EXERCISE INSTRUCTIONS = Reproduce all of the material exactly as shown.

# # # #

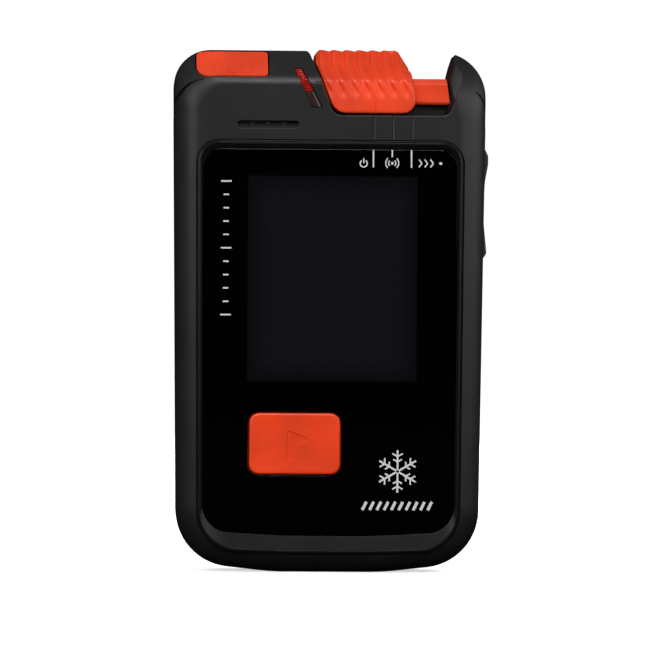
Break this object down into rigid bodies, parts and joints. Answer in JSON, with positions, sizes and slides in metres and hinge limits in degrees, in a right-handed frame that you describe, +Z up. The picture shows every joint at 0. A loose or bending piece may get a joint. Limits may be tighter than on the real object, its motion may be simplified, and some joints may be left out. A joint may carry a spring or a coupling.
{
  "type": "avalanche transceiver",
  "caption": "Pocket radio beacon in a rounded two-shell case with display window, sliding mode switch, lock button, front key, side keys and battery door.",
  "frame": {"origin": "middle of the case's flat base", "axes": "+Z up along the case towards the mode switch, -Y out of the display, +X to the right as seen from the front"},
  "size_m": [0.0689, 0.0246, 0.114],
  "materials": {
    "case_black": "fine satin texture",
    "gloss_black": "polished",
    "orange": "satin",
    "red_window": "translucent, ribbed",
    "smoked_window": "translucent, smoked",
    "rubber_black": "matt",
    "steel": "plain",
    "copper": "enamelled wire",
    "ferrite": "sintered",
    "board_green": "solder mask",
    "display_grey": "display glass",
    "cell_wrap": "printed wrap",
    "flex_amber": "film"
  },
  "bodies": {
    "case": {"front_housing": "case_black", "rear_housing": "case_black", "housing_gasket": "rubber_black", "front_bezel": "case_black", "display_lens": "gloss_black", "lens_gasket": "rubber_black", "lcd_panel": "display_grey", "lcd_frame": "case_black", "lcd_ribbon": "flex_amber", "flag_switch": "steel", "slider_rail": "orange", "lock_spring": "steel", "lock_seal": "rubber_black", "send_light_guide": "red_window", "lamp_window": "smoked_window", "lamp_board": "board_green", "send_lamp": "red_window", "speaker_mesh": "rubber_black", "speaker": "steel", "side_switch_up": "steel", "side_switch_down": "steel", "main_board": "board_green", "board_screw_1": "steel", "board_screw_2": "steel", "radio_shield": "steel", "processor": "ferrite", "hall_sensor": "ferrite", "long_antenna_rod": "ferrite", "long_antenna_coil": "copper", "cross_antenna_rod": "ferrite", "cross_antenna_coil": "copper", "short_antenna_rod": "ferrite", "short_antenna_coil": "copper", "cell_1": "cell_wrap", "cell_2": "cell_wrap", "cell_3": "cell_wrap", "contact_plate_1": "steel", "contact_plate_2": "steel", "contact_plate_3": "steel", "contact_spring_1": "steel", "contact_spring_2": "steel", "contact_spring_3": "steel", "door_hinge_pin": "steel", "door_seal": "rubber_black", "case_screw_1": "steel", "case_screw_2": "steel", "case_screw_3": "steel", "case_screw_4": "steel", "leash_pin": "steel"},
    "mode_switch": {"mode_slider": "orange", "slider_magnet": "steel", "detent_spring": "steel"},
    "lock": {"lock_button": "orange", "lock_clip": "steel"},
    "flag_key": {"flag_button": "orange"},
    "key_up": {"side_key_up": "rubber_black"},
    "key_down": {"side_key_down": "rubber_black"},
    "door": {"battery_door": "case_black"},
    "door_lock": {"battery_lock": "case_black", "lock_cam": "steel"}
  },
  "joints": [
    {"name": "mode_slide", "type": "slide", "parent": "case", "child": "mode_switch", "axis": [1, 0, 0], "range_m": [0, 0.0081], "deforming": ["detent_spring"]},
    {"name": "lock_press", "type": "slide", "parent": "case", "child": "lock", "axis": [0, 0.6915, -0.7224], "range_m": [0, 0.0012], "stiffness_N_per_m": 1200, "springref_m": -0.0004, "deforming": ["lock_spring"]},
    {"name": "flag_press", "type": "slide", "parent": "case", "child": "flag_key", "axis": [0, 1, 0], "range_m": [0, 0.0008], "stiffness_N_per_m": 1500, "springref_m": -0.0004},
    {"name": "key_up_press", "type": "slide", "parent": "case", "child": "key_up", "axis": [-1, 0, 0], "range_m": [0, 0.0008], "stiffness_N_per_m": 1500, "springref_m": -0.0004},
    {"name": "key_down_press", "type": "slide", "parent": "case", "child": "key_down", "axis": [-1, 0, 0], "range_m": [0, 0.0008], "stiffness_N_per_m": 1500, "springref_m": -0.0004},
    {"name": "door_swing", "type": "hinge", "parent": "case", "child": "door", "pos_m": [0, 0.0106, 0.0082], "axis": [-1, 0, 0], "range_deg": [0, 95]},
    {"name": "door_lock_turn", "type": "hinge", "parent": "door", "child": "door_lock", "pos_m": [0, 0.011, 0.0695], "axis": [0, -1, 0], "range_deg": [0, 90]}
  ]
}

# # # #

EXERCISE SOLUTION =
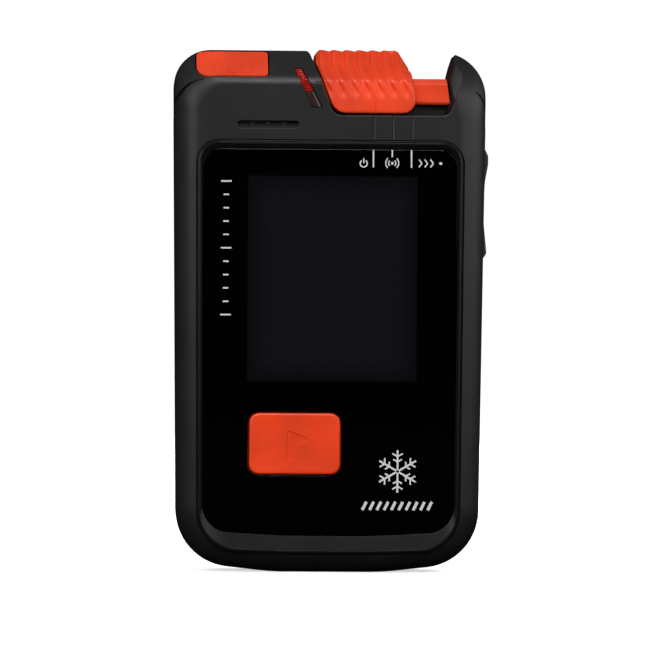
Break this object down into rigid bodies, parts and joints. Answer in JSON, with positions, sizes and slides in metres and hinge limits in degrees, in a right-handed frame that you describe, +Z up. The picture shows every joint at 0. A loose or bending piece may get a joint. Limits may be tighter than on the real object, its motion may be simplified, and some joints may be left out. A joint may carry a spring or a coupling.
{
  "type": "avalanche transceiver",
  "caption": "Pocket radio beacon in a rounded two-shell case with display window, sliding mode switch, lock button, front key, side keys and battery door.",
  "frame": {"origin": "middle of the case's flat base", "axes": "+Z up along the case towards the mode switch, -Y out of the display, +X to the right as seen from the front"},
  "size_m": [0.0689, 0.0246, 0.114],
  "materials": {
    "case_black": "fine satin texture",
    "gloss_black": "polished",
    "orange": "satin",
    "red_window": "translucent, ribbed",
    "smoked_window": "translucent, smoked",
    "rubber_black": "matt",
    "steel": "plain",
    "copper": "enamelled wire",
    "ferrite": "sintered",
    "board_green": "solder mask",
    "display_grey": "display glass",
    "cell_wrap": "printed wrap",
    "flex_amber": "film"
  },
  "bodies": {
    "case": {"front_housing": "case_black", "rear_housing": "case_black", "housing_gasket": "rubber_black", "front_bezel": "case_black", "display_lens": "gloss_black", "lens_gasket": "rubber_black", "lcd_panel": "display_grey", "lcd_frame": "case_black", "lcd_ribbon": "flex_amber", "flag_switch": "steel", "slider_rail": "orange", "lock_spring": "steel", "lock_seal": "rubber_black", "send_light_guide": "red_window", "lamp_window": "smoked_window", "lamp_board": "board_green", "send_lamp": "red_window", "speaker_mesh": "rubber_black", "speaker": "steel", "side_switch_up": "steel", "side_switch_down": "steel", "main_board": "board_green", "board_screw_1": "steel", "board_screw_2": "steel", "radio_shield": "steel", "processor": "ferrite", "hall_sensor": "ferrite", "long_antenna_rod": "ferrite", "long_antenna_coil": "copper", "cross_antenna_rod": "ferrite", "cross_antenna_coil": "copper", "short_antenna_rod": "ferrite", "short_antenna_coil": "copper", "cell_1": "cell_wrap", "cell_2": "cell_wrap", "cell_3": "cell_wrap", "contact_plate_1": "steel", "contact_plate_2": "steel", "contact_plate_3": "steel", "contact_spring_1": "steel", "contact_spring_2": "steel", "contact_spring_3": "steel", "door_hinge_pin": "steel", "door_seal": "rubber_black", "case_screw_1": "steel", "case_screw_2": "steel", "case_screw_3": "steel", "case_screw_4": "steel", "leash_pin": "steel"},
    "mode_switch": {"mode_slider": "orange", "slider_magnet": "steel", "detent_spring": "steel"},
    "lock": {"lock_button": "orange", "lock_clip": "steel"},
    "flag_key": {"flag_button": "orange"},
    "key_up": {"side_key_up": "rubber_black"},
    "key_down": {"side_key_down": "rubber_black"},
    "door": {"battery_door": "case_black"},
    "door_lock": {"battery_lock": "case_black", "lock_cam": "steel"}
  },
  "joints": [
    {"name": "mode_slide", "type": "slide", "parent": "case", "child": "mode_switch", "axis": [1, 0, 0], "range_m": [0, 0.0081], "deforming": ["detent_spring"]},
    {"name": "lock_press", "type": "slide", "parent": "case", "child": "lock", "axis": [0, 0.6915, -0.7224], "range_m": [0, 0.0012], "stiffness_N_per_m": 1200, "springref_m": -0.0004, "deforming": ["lock_spring"]},
    {"name": "flag_press", "type": "slide", "parent": "case", "child": "flag_key", "axis": [0, 1, 0], "range_m": [0, 0.0008], "stiffness_N_per_m": 1500, "springref_m": -0.0004},
    {"name": "key_up_press", "type": "slide", "parent": "case", "child": "key_up", "axis": [-1, 0, 0], "range_m": [0, 0.0008], "stiffness_N_per_m": 1500, "springref_m": -0.0004},
    {"name": "key_down_press", "type": "slide", "parent": "case", "child": "key_down", "axis": [-1, 0, 0], "range_m": [0, 0.0008], "stiffness_N_per_m": 1500, "springref_m": -0.0004},
    {"name": "door_swing", "type": "hinge", "parent": "case", "child": "door", "pos_m": [0, 0.0106, 0.0082], "axis": [-1, 0, 0], "range_deg": [0, 95]},
    {"name": "door_lock_turn", "type": "hinge", "parent": "door", "child": "door_lock", "pos_m": [0, 0.011, 0.0695], "axis": [0, -1, 0], "range_deg": [0, 90]}
  ]
}